Briefly share your experience going through Dialogue in the Dark. What were some of the feelings, thoughts, challenges and insights gained while role playing a blind person?
Dialogue in the Dark allows visitors to go through the world visually challenged. This helped us be more aware of different senses like texture, sounds, smells, and so on.
Before going into the exhibition, we were asked to do a puzzle. One person will be blindfolded and the partner has to describe where to place the puzzle piece. Halfway through the activity I realized my partner does not have an overall image of what is on the puzzle or how many pieces were needed. I have overlooked the fact that she would want a general idea of what the puzzle would be like.
The exhibition included getting to try ordering and eating in a cafe in the dark. It stuck with me how the clerk described the cookie as palm size. In the light we would have been able to see the cookie and estimate the size. This helped me realize that detailed descriptions for visualizing an object is important for the visually challenged.

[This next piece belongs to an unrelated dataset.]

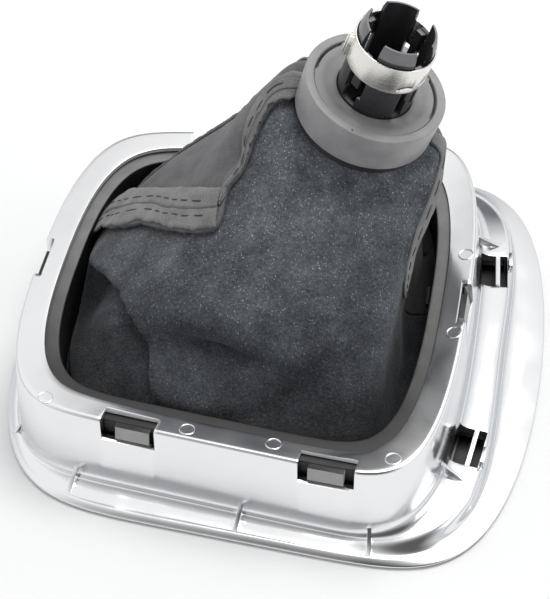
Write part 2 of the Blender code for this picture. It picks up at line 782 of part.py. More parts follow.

One of the questions I always had in mind was what is the best way to describe a scenery to someone who is visually challenged. Another related concern was how would I describe color. After going through the exhibition, I realized I could translate the visual experience into other sensations. For example, red could be explained as eating spiced on a hot sunny day.
Drawing on your experience, can you think and list some of the benefits inherent in the design research technique of role playing?
The biggest benefit that comes from role playing is how it can give you perspective. By placing yourself in the shoes of the user, you can experience it the way it was intended to be.
The exhibition really helped me gain perspective on what it was like to be visually challenged. For instance, there was an activity where we had to cross a road. The tactile paving and beeping from the traffic light helped us know where the road starts and when we can start crossing. Despite being a simulation it was still terrifying because I could not know how long the crosswalk is nor how many seconds I had to cross. It would be great if the traffic light could count the seconds and give the length of the crosswalk along with an estimate average number of steps it would take a person to cross it. Without the role playing in the exhibition, I would not have been able to attain this perspective.
Can you think of some contexts where role-playing can be useful to help discover and define design challenges or contribute to the development of design solutions?
Adding on to the idea that role playing allows users to get a fresh perspective, a context where role-playing would be helpful is the refining of a product development. A product is made to bring convenience. Thus, it should be easy and intuitive to use for everyone. ‘Everyone’ will mean taking into consideration different growth backgrounds, different body sizes and shapes, and so on. Role-playing will help designers to take into consideration various users and create appropriate features accordingly.
Another instance would be user experience in digital media (websites or apps), packaging, and even exhibitions. For example, Apple takes great care into the consumer’s experience when they unpack their products to the extent where they have a devoted to opening hundreds of prototype boxes. Their effort pays off because most consumers are unable to throw away the Apple packaging boxes. Role-playing is crucial in exhibition designs because every factor including lights or way the audience is allowed to interact with the space matters.